Crunchy snacks (chips / fries / prawn crackers / veggie crisps)

Crunchy snacks, chips, and fries on a table

Every piece of advice below comes from official tests, consumer test reports, or publicly available data from international food-safety bodies. Click the links to check the original sources.

How to tell if this affects your family

  • Dark brown or charred chips and fries tend to have higher acrylamide levels — colour and formation are directly correlated.[1][2][3]
  • If your child is eating chips or fries 3 or more times a week, it's worth adjusting the portions.[4][5]
  • Fresh-cooked fries, hash browns, and potato waffles from restaurants and fast food chains tend to have higher average levels than pre-packaged snacks.[4]
  • Acrylamide is classified as a "Group 2A possible carcinogen" — there is animal evidence, but the human data is not yet conclusive. This is a long-term cumulative concern, not an immediate poisoning risk from a single serving.[2][6]

What you can do today

  • Switch large bags to smaller portions. Pre-portion snacks for your child so they don't eat the whole bag in one go.[7]
  • Make your own fries: cut potatoes into thicker strips and stop cooking when they're golden — not deep brown.[8][7][9]
  • Use an oven or air fryer at 180°C or below. Avoid long deep-frying times.[8][10]
  • Soak cut potatoes in water for 15–30 minutes before cooking to remove some of the reducing sugars, which reduces acrylamide formation.[8][11]

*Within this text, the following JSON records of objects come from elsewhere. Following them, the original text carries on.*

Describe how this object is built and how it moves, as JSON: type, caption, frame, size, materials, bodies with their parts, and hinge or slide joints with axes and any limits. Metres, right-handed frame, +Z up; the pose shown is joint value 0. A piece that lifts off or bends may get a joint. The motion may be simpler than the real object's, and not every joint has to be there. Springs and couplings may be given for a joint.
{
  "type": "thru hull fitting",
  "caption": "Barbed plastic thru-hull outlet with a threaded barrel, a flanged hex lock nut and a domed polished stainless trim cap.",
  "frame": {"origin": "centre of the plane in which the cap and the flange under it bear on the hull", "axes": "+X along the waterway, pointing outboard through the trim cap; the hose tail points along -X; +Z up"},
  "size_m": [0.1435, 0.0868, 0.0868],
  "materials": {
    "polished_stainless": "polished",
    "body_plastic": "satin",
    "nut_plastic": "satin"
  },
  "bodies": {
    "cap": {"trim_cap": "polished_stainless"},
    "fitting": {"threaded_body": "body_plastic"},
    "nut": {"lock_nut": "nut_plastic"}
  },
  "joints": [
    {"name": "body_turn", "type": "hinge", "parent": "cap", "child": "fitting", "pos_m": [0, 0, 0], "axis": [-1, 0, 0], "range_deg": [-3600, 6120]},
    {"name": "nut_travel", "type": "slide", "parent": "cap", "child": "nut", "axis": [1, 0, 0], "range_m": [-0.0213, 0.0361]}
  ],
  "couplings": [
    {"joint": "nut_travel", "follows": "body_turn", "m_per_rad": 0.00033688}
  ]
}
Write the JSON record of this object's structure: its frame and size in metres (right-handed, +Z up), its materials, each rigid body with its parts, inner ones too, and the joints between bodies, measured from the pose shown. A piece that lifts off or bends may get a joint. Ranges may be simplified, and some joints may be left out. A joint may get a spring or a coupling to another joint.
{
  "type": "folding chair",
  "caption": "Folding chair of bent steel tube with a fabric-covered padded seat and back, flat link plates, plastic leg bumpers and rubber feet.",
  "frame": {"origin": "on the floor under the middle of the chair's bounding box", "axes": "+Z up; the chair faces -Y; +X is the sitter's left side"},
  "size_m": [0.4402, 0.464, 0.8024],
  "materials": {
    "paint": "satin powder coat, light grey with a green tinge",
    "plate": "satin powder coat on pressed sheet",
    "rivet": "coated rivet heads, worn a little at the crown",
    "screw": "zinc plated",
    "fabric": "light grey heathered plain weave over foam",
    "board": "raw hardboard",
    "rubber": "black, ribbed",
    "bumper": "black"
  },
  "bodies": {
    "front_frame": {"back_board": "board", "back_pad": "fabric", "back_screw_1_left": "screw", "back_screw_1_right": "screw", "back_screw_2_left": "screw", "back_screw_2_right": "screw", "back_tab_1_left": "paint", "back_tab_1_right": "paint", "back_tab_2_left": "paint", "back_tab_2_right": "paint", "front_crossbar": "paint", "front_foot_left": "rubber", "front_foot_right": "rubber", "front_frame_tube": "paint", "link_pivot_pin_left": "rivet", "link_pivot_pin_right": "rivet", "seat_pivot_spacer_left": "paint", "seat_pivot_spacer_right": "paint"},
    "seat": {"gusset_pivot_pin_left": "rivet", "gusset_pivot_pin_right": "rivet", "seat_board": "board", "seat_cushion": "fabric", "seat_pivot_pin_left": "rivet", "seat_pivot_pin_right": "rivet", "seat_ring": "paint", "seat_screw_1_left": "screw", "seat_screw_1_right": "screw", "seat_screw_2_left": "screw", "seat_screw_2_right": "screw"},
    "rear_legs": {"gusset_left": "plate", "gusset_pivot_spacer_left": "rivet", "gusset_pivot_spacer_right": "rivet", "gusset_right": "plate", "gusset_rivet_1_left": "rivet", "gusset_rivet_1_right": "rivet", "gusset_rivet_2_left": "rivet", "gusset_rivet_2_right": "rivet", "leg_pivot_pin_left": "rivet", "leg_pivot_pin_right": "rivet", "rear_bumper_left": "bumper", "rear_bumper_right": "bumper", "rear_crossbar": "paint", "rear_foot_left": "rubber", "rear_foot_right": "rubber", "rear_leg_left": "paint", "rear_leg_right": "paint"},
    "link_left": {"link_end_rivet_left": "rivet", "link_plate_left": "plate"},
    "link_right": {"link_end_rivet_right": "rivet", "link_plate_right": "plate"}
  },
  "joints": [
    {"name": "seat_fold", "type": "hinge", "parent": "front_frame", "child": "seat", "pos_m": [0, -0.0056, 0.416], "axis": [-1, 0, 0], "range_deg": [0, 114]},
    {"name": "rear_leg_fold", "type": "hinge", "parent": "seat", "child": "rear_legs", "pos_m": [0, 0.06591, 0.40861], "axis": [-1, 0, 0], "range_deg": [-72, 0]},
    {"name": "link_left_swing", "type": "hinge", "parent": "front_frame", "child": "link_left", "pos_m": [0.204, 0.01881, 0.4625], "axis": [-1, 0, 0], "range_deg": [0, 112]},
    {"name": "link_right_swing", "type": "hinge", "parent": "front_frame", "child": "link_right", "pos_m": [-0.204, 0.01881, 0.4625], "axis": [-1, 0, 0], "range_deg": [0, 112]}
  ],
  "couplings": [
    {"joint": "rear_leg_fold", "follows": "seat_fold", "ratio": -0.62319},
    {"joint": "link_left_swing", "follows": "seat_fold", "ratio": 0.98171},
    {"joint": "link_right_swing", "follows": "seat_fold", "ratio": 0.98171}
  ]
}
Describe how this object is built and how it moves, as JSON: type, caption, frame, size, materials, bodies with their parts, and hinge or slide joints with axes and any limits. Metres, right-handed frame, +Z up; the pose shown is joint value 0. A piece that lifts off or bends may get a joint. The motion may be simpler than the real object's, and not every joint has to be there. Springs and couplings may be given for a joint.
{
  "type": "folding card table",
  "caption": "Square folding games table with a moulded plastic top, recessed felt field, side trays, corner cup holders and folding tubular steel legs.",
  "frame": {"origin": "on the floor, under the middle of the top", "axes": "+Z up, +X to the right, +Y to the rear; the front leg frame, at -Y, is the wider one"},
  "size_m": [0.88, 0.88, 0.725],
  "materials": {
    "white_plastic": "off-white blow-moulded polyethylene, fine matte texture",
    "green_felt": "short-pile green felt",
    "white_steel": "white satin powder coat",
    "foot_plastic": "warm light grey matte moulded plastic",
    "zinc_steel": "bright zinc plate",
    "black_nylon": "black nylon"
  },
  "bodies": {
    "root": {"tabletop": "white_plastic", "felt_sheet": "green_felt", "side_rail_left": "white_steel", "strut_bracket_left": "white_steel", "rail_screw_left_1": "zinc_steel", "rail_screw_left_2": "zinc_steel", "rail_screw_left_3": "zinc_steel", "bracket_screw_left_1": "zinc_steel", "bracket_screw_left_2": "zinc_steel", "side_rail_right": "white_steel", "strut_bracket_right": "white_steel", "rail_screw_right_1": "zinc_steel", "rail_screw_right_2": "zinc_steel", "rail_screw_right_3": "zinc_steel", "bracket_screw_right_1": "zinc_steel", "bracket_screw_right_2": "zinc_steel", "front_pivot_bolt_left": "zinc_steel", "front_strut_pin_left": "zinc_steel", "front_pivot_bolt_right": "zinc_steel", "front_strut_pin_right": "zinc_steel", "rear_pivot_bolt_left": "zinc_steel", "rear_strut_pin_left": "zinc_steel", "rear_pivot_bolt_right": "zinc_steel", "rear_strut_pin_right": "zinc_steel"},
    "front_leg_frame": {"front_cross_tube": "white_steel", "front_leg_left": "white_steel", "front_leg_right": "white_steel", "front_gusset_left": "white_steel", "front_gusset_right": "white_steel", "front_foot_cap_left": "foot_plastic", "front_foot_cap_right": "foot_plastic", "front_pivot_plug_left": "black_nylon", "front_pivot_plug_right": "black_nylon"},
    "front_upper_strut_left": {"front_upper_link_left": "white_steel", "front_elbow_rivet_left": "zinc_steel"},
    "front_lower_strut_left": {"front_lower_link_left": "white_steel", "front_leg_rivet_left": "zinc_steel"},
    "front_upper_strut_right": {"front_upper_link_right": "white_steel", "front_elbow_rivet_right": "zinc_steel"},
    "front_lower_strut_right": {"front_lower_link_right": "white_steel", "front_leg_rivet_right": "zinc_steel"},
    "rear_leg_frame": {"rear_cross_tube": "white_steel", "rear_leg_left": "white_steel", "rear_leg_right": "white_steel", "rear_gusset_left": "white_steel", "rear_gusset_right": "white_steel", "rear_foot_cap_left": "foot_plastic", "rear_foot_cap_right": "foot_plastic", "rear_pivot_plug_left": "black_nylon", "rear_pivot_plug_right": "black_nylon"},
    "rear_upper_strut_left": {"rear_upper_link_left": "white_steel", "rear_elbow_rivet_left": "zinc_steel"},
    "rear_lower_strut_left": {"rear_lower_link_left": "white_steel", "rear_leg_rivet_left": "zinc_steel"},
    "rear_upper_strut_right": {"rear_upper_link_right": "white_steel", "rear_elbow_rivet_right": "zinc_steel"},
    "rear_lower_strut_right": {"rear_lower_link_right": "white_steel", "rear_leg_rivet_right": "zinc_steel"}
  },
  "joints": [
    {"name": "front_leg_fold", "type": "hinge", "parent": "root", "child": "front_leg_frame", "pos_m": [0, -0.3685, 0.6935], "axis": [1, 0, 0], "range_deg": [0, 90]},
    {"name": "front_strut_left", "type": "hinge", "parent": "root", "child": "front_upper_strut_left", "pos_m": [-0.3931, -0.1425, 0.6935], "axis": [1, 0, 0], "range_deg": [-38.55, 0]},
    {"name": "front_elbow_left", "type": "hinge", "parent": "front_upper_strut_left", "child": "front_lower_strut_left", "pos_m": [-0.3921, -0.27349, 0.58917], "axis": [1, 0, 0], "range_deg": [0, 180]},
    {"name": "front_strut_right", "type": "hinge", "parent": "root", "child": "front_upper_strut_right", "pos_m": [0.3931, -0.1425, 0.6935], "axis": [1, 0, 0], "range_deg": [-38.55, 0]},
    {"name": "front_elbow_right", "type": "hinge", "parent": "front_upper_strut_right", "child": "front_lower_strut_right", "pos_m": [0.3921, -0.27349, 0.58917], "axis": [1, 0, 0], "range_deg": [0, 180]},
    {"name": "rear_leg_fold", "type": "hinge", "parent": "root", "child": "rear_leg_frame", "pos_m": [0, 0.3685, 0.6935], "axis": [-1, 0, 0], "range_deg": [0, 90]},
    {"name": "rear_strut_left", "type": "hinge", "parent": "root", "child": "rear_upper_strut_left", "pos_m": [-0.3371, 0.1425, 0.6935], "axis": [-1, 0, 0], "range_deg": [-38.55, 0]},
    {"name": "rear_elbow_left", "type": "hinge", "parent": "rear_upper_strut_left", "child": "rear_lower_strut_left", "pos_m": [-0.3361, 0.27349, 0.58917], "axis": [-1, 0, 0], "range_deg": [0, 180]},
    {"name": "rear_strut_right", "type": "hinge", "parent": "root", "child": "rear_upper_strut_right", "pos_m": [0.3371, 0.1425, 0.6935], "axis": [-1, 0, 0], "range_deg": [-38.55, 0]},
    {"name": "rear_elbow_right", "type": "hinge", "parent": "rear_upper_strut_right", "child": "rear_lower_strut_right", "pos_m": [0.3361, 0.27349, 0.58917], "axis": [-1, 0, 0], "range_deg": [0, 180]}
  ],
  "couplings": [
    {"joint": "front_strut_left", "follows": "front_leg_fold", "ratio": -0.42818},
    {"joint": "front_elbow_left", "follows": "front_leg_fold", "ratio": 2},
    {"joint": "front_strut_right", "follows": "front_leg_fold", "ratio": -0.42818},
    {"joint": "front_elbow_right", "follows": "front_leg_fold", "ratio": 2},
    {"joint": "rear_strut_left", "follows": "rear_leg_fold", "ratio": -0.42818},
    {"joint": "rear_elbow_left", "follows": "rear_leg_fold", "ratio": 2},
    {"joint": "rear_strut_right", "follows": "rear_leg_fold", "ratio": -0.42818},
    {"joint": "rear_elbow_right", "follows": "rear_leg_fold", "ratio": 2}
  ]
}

What to look for next time you shop

  • Prawn crackers and veggie crisps: acrylamide levels are far lower than in chips and fries — in the local Consumer Council test, all 7 samples with no detectable acrylamide were from these two categories.[4][5]
  • Choose lighter-coloured chips and avoid "extra crispy" or darker varieties.[1][3]
  • Check the nutrition label: per 100g, fat < 20g and sodium < 600mg (Centre for Food Safety reference levels for high fat / high sodium).[4]
  • Even prawn crackers with no detectable carcinogen tend to be high in sodium — pair them with lower-sodium snack options.[4][5]

Reference standards

  • EU Regulation 2017/2158 (acrylamide benchmark levels in food) — The EU sets benchmark levels for acrylamide in food, requiring the industry to take mitigation measures to reduce levels. Pre-packaged potato snacks: ≤ 750 μg/kg; ready-to-eat fries: ≤ 500 μg/kg. Official source
  • Centre for Food Safety reference levels for high-fat / high-sodium snacks — The Centre for Food Safety defines "high fat" as > 20g fat per 100g and "high sodium" as > 600mg sodium per 100g. Check these against the nutrition label when buying snacks. Official source

Sources

Every piece of advice above corresponds to one or more of the sources below. Any parent can click through to check the original.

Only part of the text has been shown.